Old Print Article: “The Gospel of Egotism,” Brooklyn Daily Eagle (1900)

"That incipient insanity appears in many of the writings can hardly be doubted." (Image by Hans Olde.)

Announcing the death of God probably wasn’t a real consensus-builder back in the nineteenth century, so Friedrich Nietzsche took it on the chin in 1900 when he died. This postmortem, originally published in the Springfield Republican and reprinted in the November 4, 1900 Brooklyn Daily Eagle, was a scathing takedown of the extremist philosopher. An excerpt:

“The death of Friedrich Nietzsche is of no special significance to the world, because for ten years past the famous German philosopher had been in an insane asylum, the victim of the hopeless mania and paralysis, which mercifully brought death.

That incipient insanity appears in many of the writings can hardly be doubted. The brilliant gleams of intellectual insight with which they abound are obscured by great masses of nonsense, a delirium of wild and whirling words, which only the most extreme of his disciples can pretend to understand. His favorite vehicle was the aphorism; he disdained to stoop for demonstration. He might as well have said with the man in the anecdote, ‘I am not arguing–I’m just telling you.’ He likened his aphorisms to mountain peaks and said it took long legs to stride from one to the next. And the least capable of such a stride are those who have the habit of stopping to look where they leap.

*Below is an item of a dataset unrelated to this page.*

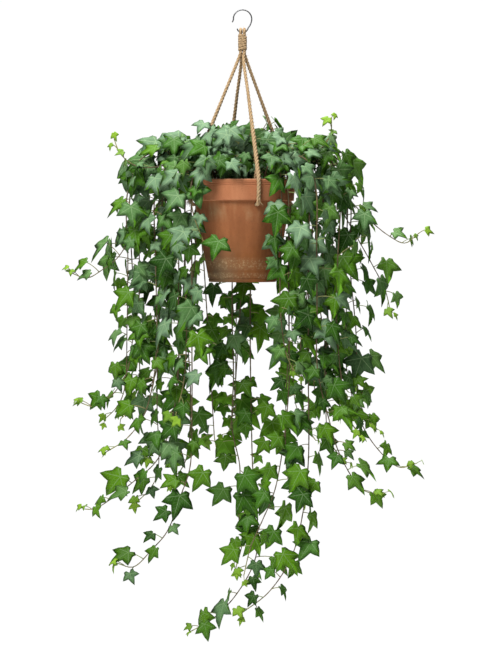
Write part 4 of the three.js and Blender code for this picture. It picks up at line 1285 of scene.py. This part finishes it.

Nietzsche’s philosophy is too extravagant and Teutonic to have gained much vogue outside of Germany, but it might very well be the fin de siecle philosophy of the civilized world. It represents the extreme swing of the pendulum away from Christianity. Two things made Nietzsche foam at the mouth, Wagnerism and Christianity. His special detestation was the altruism on which Christianity is founded. His ideal man was the ‘blonde brute,’ as he called him, the magnificent, untamed animal, pitiless, ruling by the right of strength, robbing, killing, regardless of others, joyous and exultant in unbridled egotism. Altruism he hated because it was the religion of the weak and sickly, a religion, he thought, pulling men down to the common level, preventing the development of the ‘beyond-man,’ as he fanatically called his ideal brute. The weak, the halt and the blind, the sick and the unfortunate touched not his sympathies. Away with such rubbish–the refuse of the race.

What profound irony in the fact that this upholder of such savage doctrines spent his last years, helpless and imbecile, in one of those kindly retreats which the religion he despised has given the world!”